And mahalo, thank you for joining us today. I’ve shared a little bit about who you are but why don’t you start by telling us a bit more about yourself.
Noelani Kaopua:
Sure, so I was born and raised on the island of Oahu and I was born to parents who were students at the time at the University of Hawai’i. They were student activists and I was born into a time in the 1970’s where a lot of social movement that was growing around protecting land and people’s connection to land. That really influenced me throughout my years growing up. When I went into the university to get my bachelor’s degree in Hawaiian studies and political science it was also a really ripe time for the growth of Hawaiian movements. It was the early 1990’s and it had some amazing faculty members who really taught me about how doing academic work was directly tied to living the political struggles that we’re thinking and talking about. I got my bachelor’s degree in political science and Hawaiian studies. I got my PhD at the University of California in Santa Cruz in history of consciousness and then came back to teach at the University of Hawai’i in 2007. Along the way, I also was really fortunate to be a part of a movement to establish Hawaiian-focused schools, so Hawaiian culture based schools. I was one of the people who got to be involved with establishing Hālau Ku Mana Public Charter School, where my daughter’s now a student and my husband works. Our family is very connected to the life of that community.
Verónica Hirsch:
Thank you, thank you for providing the story of your family and explaining how that grounds your professional work and also your personal commitment to promoting the efforts of kānaka ʻōiwi, Native Hawaiian people, and their work to define themselves and define the future. Thank you.

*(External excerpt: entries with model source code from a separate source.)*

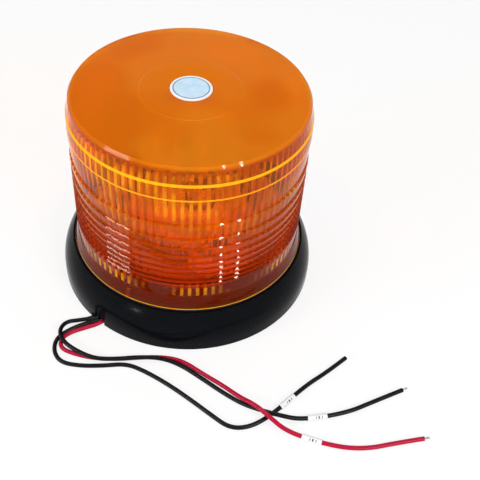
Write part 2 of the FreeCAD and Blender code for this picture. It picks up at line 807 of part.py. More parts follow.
def mirror():
    """Bent metal mirror behind the lamp, facing along the beam."""
    body = new_body("mirror", turn=mirror_turn)
    curve, half, gauge = dim("mirror_curve"), dim("mirror_half"), dim("mirror_gauge")
    back = dim("mirror_focus")
    end = back - curve + root(curve * curve - half * half)
    spread = gauge / curve
    outer_half = half * (spread + 1)
    outer_end = end + (end - back + curve) * spread
    outline = [
        (-half, end, -curve), (half, end), (outer_half, outer_end, curve + gauge), (-outer_half, outer_end)]
    pad(body, dim("mirror_low"), dim("mirror_top"), lambda sketch: draw_outline(sketch, outline))
    for height in rivet_heights:
        pocket(body, -(back + 2), -(back - 1), circle_at(0, height, dim("rivet_radius")), "XZ_Plane")


def mirror_arm():
    """Folded strip that carries the mirror on the rotor gear."""
    body = new_body("mirror_arm", turn=mirror_turn)
    near = dim("mirror_focus") + dim("mirror_gauge")
    far, gauge, half = near + 7.6, dim("arm_gauge"), dim("arm_width") / 2
    outline = [
        (near, rotor_top), (far, rotor_top), (far, rotor_top + gauge), (near + gauge, rotor_top + gauge),
        (near + gauge, dim("arm_top")), (near, dim("arm_top"))]
    pad(body, -half, half, lambda sketch: draw_outline(sketch, outline), "YZ_Plane")
    for way in (-1, 1):
        hole = circle_at(way * dim("arm_fixing"), dim("arm_foot"), dim("small_screw"))
        pocket(body, rotor_top, rotor_top + gauge, hole)
    for height in rivet_heights:
        pocket(body, -(near + gauge), -near, circle_at(0, height, dim("rivet_radius")), "XZ_Plane")


def mirror_rivets():
    """Two rivets through the mirror and its arm."""
    body = new_body("mirror_rivets", turn=mirror_turn)
    front = dim("mirror_focus")
    back = front + dim("mirror_gauge") + dim("arm_gauge")
    for height in rivet_heights:
        pad(body, -(front + 4), -(front - 0.5), circle_at(0, height, dim("rivet_radius")), "XZ_Plane")
        pad(body, -(back + 1), -back, circle_at(0, height, 2 * dim("rivet_radius")), "XZ_Plane")


def counterweight():
    """Steel sector opposite the mirror."""
    body = new_body("counterweight", turn=mirror_turn)
    inner, outer = dim("hub_radius") + 2, root_radius(dim("rotor_teeth")) - 2
    left, right = -90 - dim("weight_half_angle"), -90 + dim("weight_half_angle")
    outline = [
        (*turned(outer, 0, left), outer), turned(outer, 0, right),
        (*turned(inner, 0, right), -inner), turned(inner, 0, left)]
    pad(body, rotor_top, rotor_top + dim("weight_height"), lambda sketch: draw_outline(sketch, outline))


# ---------------------------------------------------------------- electrics

def circuit_board():
    """Board on the cover's posts."""
    body = new_body("circuit_board")
    middle, length, width = dim("board_centre"), dim("board_half_length"), dim("board_half_width")
    pad(body, dim("board_low"), board_top, box_at(-length, length, middle - width, middle + width))
    for x, y in board_fixings():
        pocket(body, dim("board_low"), board_top, circle_at(x, y, dim("board_screw")))


def capacitor():
    """Upright capacitor with a rolled neck."""
    body = new_body("capacitor", (14, dim("board_centre") + 6))
    low, top, edge = board_top, board_top + dim("capacitor_height"), dim("capacitor_radius")
    revolve(body, [
        (0, low), (edge, low), (edge, low + 1), (edge - 0.4, low + 1.6), (edge, low + 2.2),
        (edge, top), (0, top)])


def choke():
    """Ring choke lying on the board."""
    body = new_body("choke", (-2, dim("board_centre") + 5))
    low, high = board_top, board_top + dim("choke_height")
    bore, edge = dim("choke_bore"), dim("choke_radius")
    revolve(body, [(bore, low), (edge, low), (edge, high), (bore, high)])


def terminal_block():
    """Three-way terminal block with open wire ways."""
    body = new_body("terminal_block")
    middle, half, face, depth = (dim("block_" + name) for name in ("centre", "half", "face", "depth"))
    top = board_top + dim("block_height")
    pad(body, board_top, top, box_at(middle - half, middle + half, face, face + depth))
    for x in terminals:
        pocket(body, top - 3, top, circle_at(x, face + depth / 2, dim("terminal_radius")))


def lead_grommet():
    """Rubber block that closes the cover's cut-out round the leads."""
    body = new_body("lead_grommet")
    angle, high = dim("notch_angle"), dim("grommet_top")
    inner, outer = dim("grommet_inner"), dim("grommet_outer")
    flange = inner + dim("grommet_groove")
    pad(body, dim("grommet_low"), high, turned_box(flange, outer, notch_half - 0.1, angle))
    pad(body, cover_top, high, turned_box(inner, flange, notch_half + 1.5, angle))


# ---------------------------------------------------------------- leads

# Routes lie on the ground plane, rise over one another in long humps and start square to the grommet.
BLACK_LONG_ROUTE = [
    (-48.08, -48.18, 1.5), (-53.21, -53.78, 1.5), (-61.4, -55.4, 1.3), (-69.2, -57.0, 1.8), (-72.6, -64.6, 3.9),
    (-69.2, -72.6, 3.9), (-60.8, -78.4, 3.8), (-49.8, -83.9, 3.7), (-38.0, -84.0, 3.7), (-26.0, -82.6, 3.7),
    (-14.0, -82.6, 3.2), (-3.4, -85.6, 1.3), (8.0, -94.2, 1.25), (19.5, -103.4, 1.25), (29.4, -110.6, 1.8),
    (38.4, -115.9, 4.1), (48.6, -119.3, 4.3), (60.6, -120.4, 1.7), (84.6, -116.2, 1.7), (100.5, -108.8, 1.3),
    (117.6, -101.3, 1.25)]
BLACK_SHORT_ROUTE = [
    (-45.94, -50.14, 1.5), (-51.08, -55.74, 1.5), (-58.6, -58.0, 1.25), (-66.4, -62.2, 1.25),
    (-74.0, -67.6, 1.25), (-75.2, -77.4, 1.25), (-68.2, -84.8, 1.25), (-57.2, -87.0, 1.25),
    (-45.0, -86.8, 1.25), (-32.6, -85.4, 1.25), (-22.6, -90.0, 1.25), (-9.4, -98.6, 1.25), (3.4, -108.8, 1.25),
    (13.2, -117.2, 1.25), (23.0, -125.2, 1.25), (33.8, -124.4, 1.25), (45.4, -117.2, 1.6), (64.6, -99.2, 1.8),
    (77.4, -90.0, 1.3), (89.1, -80.2, 1.25)]
RED_ROUTE = [
    (-43.80, -52.10, 1.5), (-48.66, -57.41, 1.5), (-57.2, -60.8, 1.25), (-65.2, -64.2, 1.25),
    (-71.0, -69.2, 1.25), (-70.6, -76.4, 1.25), (-63.6, -80.4, 1.25), (-51.4, -82.0, 1.25),
    (-38.0, -82.4, 1.25), (-26.0, -80.9, 1.25), (-14.0, -79.6, 1.25), (-2.2, -82.2, 1.25), (9.6, -91.0, 1.25),
    (20.6, -98.8, 1.4), (29.0, -107.6, 3.6), (36.4, -114.6, 6.6), (43.2, -121.4, 6.2), (52.8, -128.2, 2.2),
    (76.2, -136.0, 1.7), (92.4, -137.0, 1.3), (108.4, -133.6, 1.25), (123.6, -131.0, 1.25)]
ARC_SHARE = 0.45    # how much of the shorter run each arc takes up


def lead_path(route):
    """Return a wire of straight runs joined by tangent arcs, and the arcs' radii."""
    points = [Vector(*point) for point in route]
    edges, radii = [], []
    here = points[0]
    for before, corner, after in zip(points, points[1:], points[2:]):
        arriving = (corner - before).normalize()
        leaving = (after - corner).normalize()
        trim = ARC_SHARE * min((corner - before).Length, (after - corner).Length)
        half_turn = arriving.getAngle(leaving) / 2
        radius = trim / math.tan(half_turn)
        start, end = corner - arriving * trim, corner + leaving * trim
        inward = (leaving - arriving).normalize()
        middle = corner + inward * (radius / math.cos(half_turn) - radius)
        edges += [Part.LineSegment(here, start).toShape(), Part.Arc(start, middle, end).toShape()]
        radii.append(radius)
        here = end
    edges.append(Part.LineSegment(here, points[-1]).toShape())
    return Part.Wire(edges), radii


def round_tube(path, start, way, radius):
    """Sweep a disc of one radius along a path."""
    ring = Part.Wire([Part.Circle(start, way, radius).toShape()])
    sweep = Part.BRepOffsetAPI.MakePipeShell(path)
    sweep.add(ring)
    sweep.build()
    sweep.makeSolid()
    return sweep.shape()


def plain_part(label, shape):
    """Add a sub-part whose shape comes from Part's own functions."""
    feature = doc.addObject("Part::Feature", label)
    feature.Label = label
    feature.Shape = shape
    PARTS.append(feature)
    return feature


def lead(label, route):
    """Make one free lead and print its arcs' radii and its volume against section times length."""
    path, radii = lead_path(route)
    start, following = Vector(*route[0]), Vector(*route[1])
    tube = round_tube(path, start, following - start, lead_radius.value)
    share = tube.Volume / (math.pi * lead_radius.value ** 2 * path.Length)
    listed = ", ".join(f"{radius:.0f}" for radius in radii)
    print(f"{label}: {path.Length:.0f} long, arc radii {listed}, volume ratio {share:.4f}")
    plain_part(label, tube)


def marker(label, route, run):
    """Slip a marker sleeve over the straight middle of one run of a lead."""
    length = dim("marker_length").value
    before, start, end, after = (Vector(*route[run + step]) for step in (-1, 0, 1, 2))
    way = (end - start).normalize()
    near = ARC_SHARE * (start - before).Length
    far = (end - start).Length - ARC_SHARE * (after - end).Length
    foot = start + way * ((near + far - length) / 2)
    outer = Part.makeCylinder(dim("marker_radius").value, length, foot, way)
    plain_part(label, outer.cut(Part.makeCylinder(lead_radius.value, length, foot, way)))


def bare_end(label, route):
    """Strip the end of a lead to its strands."""
    start, end = Vector(*route[-2]), Vector(*route[-1])
    radius, length = dim("strand_radius").value, dim("bare_length").value
    plain_part(label, Part.makeCylinder(radius, length, end, end - start))


def internal_leads():
    """Three wires from the grommet to the terminal block."""
    angle = dim("notch_angle")
    wires = []
    inner, high = dim("grommet_inner"), dim("inner_wire_height").value
    for offset, terminal in zip((-2.9, 0, 2.9), terminals):
        start, bend = (turned(radius, offset, angle) for radius in (inner, inner - 14))
        route = [
            (start[0].value, start[1].value, 6), (bend[0].value, bend[1].value, 6),
            (terminal.value, -14, high), (terminal.value, dim("block_face").value, high)]
        path, _ = lead_path(route)
        first, following = Vector(*route[0]), Vector(*route[1])
        wires.append(round_tube(path, first, following - first, dim("inner_wire_radius").value))
    plain_part("internal_leads", Part.makeCompound(wires))


# ---------------------------------------------------------------- assembly

base_housing()
bottom_cover()
base_pad()
mounting_inserts()
screws("cover_screws", dim("screw_circle"), dim("screw_count"), dim("cover_low") + dim("counterbore_depth"),
       -1, (2.7, 1.3), (dim("pilot_radius"), 9), dim("screw_angle"))
lens_dome()
lens_seal()
screws("lens_screws", dim("lens_screw_circle"), dim("screw_count"), deck_low, -1, (2.2, 1.6),
       (dim("pilot_radius"), 7.2))
top_label()
chassis_plate()
screws("chassis_screws", dim("post_circle"), dim("screw_count"), chassis_top, 1, (2.7, 1.8),
       (dim("pilot_radius"), 7), dim("screw_angle"))
lampholder_tube()
lamp_contact()
lamp_cap()
lamp_bulb()
thrust_washer()
rotor_gear()
rotor_bush()
rotor_circlip()
idler_gear()
idler_pin()
idler_clip()
motor_can()
screws("motor_screws", dim("motor_fixing"), 2, chassis_top, 1, (1.9, 1.1), (dim("small_screw"), 3.2),
       dim("motor_angle") + 90, (motor_x, motor_y))
motor_shaft()
motor_pinion()
mirror()
mirror_arm()
mirror_rivets()
screws("arm_screws", dim("arm_fixing"), 2, rotor_top + dim("arm_gauge"), 1, (1.9, 1.2),
       (dim("small_screw"), 3.4), mirror_turn, turned(0, dim("arm_foot"), mirror_turn))
counterweight()
circuit_board()
screws("board_screws", dim("board_fixing"), 2, board_top, 1, (1.9, 1.2), (dim("board_screw"), 4),
       dim("board_turn"), (0, dim("board_centre")))
capacitor()
choke()
terminal_block()
lead_grommet()
internal_leads()
lead("black_lead_long", BLACK_LONG_ROUTE)
lead("black_lead_short", BLACK_SHORT_ROUTE)
lead("red_lead", RED_ROUTE)
marker("black_long_marker", BLACK_LONG_ROUTE, 17)
marker("black_short_marker", BLACK_SHORT_ROUTE, 16)
marker("red_marker", RED_ROUTE, 17)
bare_end("black_long_bare_end", BLACK_LONG_ROUTE)
bare_end("red_bare_end", RED_ROUTE)

doc.recompute()

# ---------------------------------------------------------------- checks and export

failed = [item.Name for item in doc.Objects if "Invalid" in item.State or "Error" in item.State]
for item in PARTS:
    if item.Shape.isNull() or not item.Shape.isValid() or not item.Shape.Solids:
        failed.append(item.Label)
if failed:
    raise RuntimeError("these objects failed: " + ", ".join(failed))

os.makedirs("parts", exist_ok=True)
for item in PARTS:
    item.Shape.exportStep(f"parts/{item.Label}.step")
print(f"{len(PARTS)} sub-parts written")
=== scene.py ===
"""Rotating beacon: an amber Fresnel dome on a convex black base, with three loose leads.

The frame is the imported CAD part.  Outlines are written in millimetres.  Everything else is in
metres, with +Z up the dome's axis and -Y towards the front.
"""

import json
import math

import bmesh
import bpy
from bpy.props import FloatProperty, FloatVectorProperty, IntProperty, PointerProperty
from mathutils import Matrix, Quaternion, Vector


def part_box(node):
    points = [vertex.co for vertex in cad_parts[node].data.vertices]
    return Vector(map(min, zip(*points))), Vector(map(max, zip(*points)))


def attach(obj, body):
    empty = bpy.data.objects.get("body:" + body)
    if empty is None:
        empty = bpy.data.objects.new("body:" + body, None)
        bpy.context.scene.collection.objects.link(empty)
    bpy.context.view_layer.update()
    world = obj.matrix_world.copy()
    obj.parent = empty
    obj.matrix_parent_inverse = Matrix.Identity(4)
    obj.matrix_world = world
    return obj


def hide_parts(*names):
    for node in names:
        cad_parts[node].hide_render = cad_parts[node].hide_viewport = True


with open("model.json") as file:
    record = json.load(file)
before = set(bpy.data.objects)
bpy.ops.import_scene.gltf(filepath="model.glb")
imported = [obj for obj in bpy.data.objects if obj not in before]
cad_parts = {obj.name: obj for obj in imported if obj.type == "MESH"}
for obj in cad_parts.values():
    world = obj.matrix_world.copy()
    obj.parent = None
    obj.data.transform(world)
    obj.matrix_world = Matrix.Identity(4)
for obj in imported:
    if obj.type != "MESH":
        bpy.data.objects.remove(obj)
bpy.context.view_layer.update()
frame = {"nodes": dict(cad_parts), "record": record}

bl_info = {
    "name": "Rotating beacon",
    "version": (1, 0, 0),
    "blender": (4, 5, 0),
    "location": "3D View > Sidebar > Beacon",
    "description": "Dresses the beacon's frame: dome, base, leads, lamp and drive",
    "category": "Object",
}

MM = 0.001
FULL_TURN = 2 * math.pi
UP = Vector((0, 0, 1))

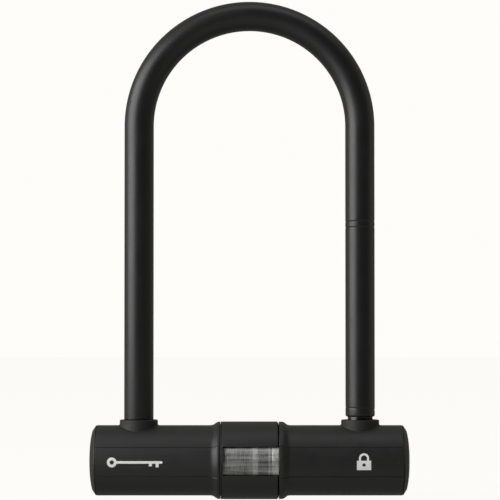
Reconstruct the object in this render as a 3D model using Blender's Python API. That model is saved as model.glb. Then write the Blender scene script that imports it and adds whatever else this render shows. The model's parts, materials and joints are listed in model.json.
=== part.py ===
"""U lock: a hardened steel shackle in a vinyl sleeve, held in a round crossbar by two deadbolts
that a disc cylinder in the middle of the bar pushes apart.

Metres, +Z up. The origin is the middle of the crossbar's axis: +X runs along the bar, +Z up the
shackle's legs, and -Y is the front. The keyhole faces down, away from the shackle. The lock is
drawn with its key turned back, so both deadbolts are clear of the shackle and it can lift out."""

import math

import bmesh
import bpy
from mathutils import Matrix

MM = 0.001

# Shackle
OPENING_WIDTH = 115 * MM  # between the sleeved legs
BAR_RADIUS = 7.5 * MM
SLEEVE_RADIUS = 8.8 * MM
SLEEVE_BORE = 7.7 * MM
LEG_X = OPENING_WIDTH / 2 + SLEEVE_RADIUS  # a leg's axis, which is also the bow's centreline radius
BOW_Z = 200.3 * MM  # centre of the bow, where the straight legs end
LEG_FOOT_Z = -13.6 * MM
SLEEVE_LEFT_Z = 24.6 * MM  # the sleeve meets the left grommet and stops short of the right one
SLEEVE_RIGHT_Z = 26.2 * MM
BEAD_ZS = (143.8 * MM, 140.3 * MM)  # two fine rings pressed into the sleeve's right leg
BEAD_WIDTH = 0.9 * MM
BEAD_DEPTH = 0.3 * MM

# Crossbar tube, jackets and rotating dust cover, all on the X axis
TUBE_RADIUS = 19 * MM
TUBE_BAND_RADIUS = 21.9 * MM  # the raised middle that the dust cover turns on
TUBE_BAND_END = 17.4 * MM
TUBE_BORE = 16 * MM
TUBE_END = 90.5 * MM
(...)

I’d like to begin by asking some general questions. My first question is this: How do you define kānaka ʻōiwi, Native Hawaiian sovereignty and nation building?
Noelani Kaopua:
What I’ve been fortunate to learn from many teachers about sovereignty and the way that our people understand it is through the concept that we have in our language, ea. Ea, as my teachers have taught me, Ea means breath, it means life, to rise up. It has a number of meanings that are all active, that all require continuous movement; they’re not possessions. They’re not things that you hold; they’re things that you do. Ea comes from our chance from – you know that have been passed down over generations and generations and generations and generations; Ea mai hawaiinuiakea, that the islands themselves rose from the sea. In the 1840’s that term became associated with political sovereignty with the formation of a constitutional monarchy, an internationally recognized, independent state. When that sovereignty had been threatened by Great Britain, by a representative of Great Britain, there were…to make a long story short, there were efforts to contact the rightful leaders in Great Britain and have them actually recognize and undo the wrong of their representative in the islands. That day when the Hawaiian flag was raised again in the islands and the British flag was taken down was called Lā Hoʻihoʻi Ea, the day sovereignty is returned. So Hawaiian Sovereignty Restoration Day, Lā Hoʻihoʻi Ea, was celebrated as a national holiday from 1843 onward for the next 50 years. There’s a really neat article in the 1870’s where a man named David Kahalemaile was answering this rhetorical question of what does this mean, ea, that we talk about when we talk about Ka Lā Hoʻihoʻi Ea? What is this thing? He lists several different ways of understanding that. He says – and this is all in Hawaiian, I’m just translating to English – but he says, the ea of fish for example, is water. The ea of the earth is the winds, the ea of a canoe is the steering blade, the hoe uli. He ends this list of several things with ‘the ea of for us, the Lā Hoʻihoʻi Hawai’i is independent government, the aupuni; to live as independently governed people.
Verónica Hirsch:
Thank you. What aspects define traditional kānaka ʻōiwi, Native Hawaiian government with some of these concepts you’ve mentioned, ea. Particularly, some of the timeframe you’ve alluded to…the Day Sovereignty Returned 1843?
Noelani Kaopua:
I guess one place that I want to start with addressing that question is that there’s no single traditional kānaka ʻōiwi governance. Kānaka ʻōiwi have been in the islands in Hawaii for what our genealogy tells us, hundreds of generations. Over that length of time, governance has changed over time so there’s no single moment of traditional governance. There are some long-standing institutions that developed and that persisted over time even through the introduction of western forms of government through private property and to a certain extent even through the beginning and continuation of the U.S. occupation. I’ll talk a little bit about those things.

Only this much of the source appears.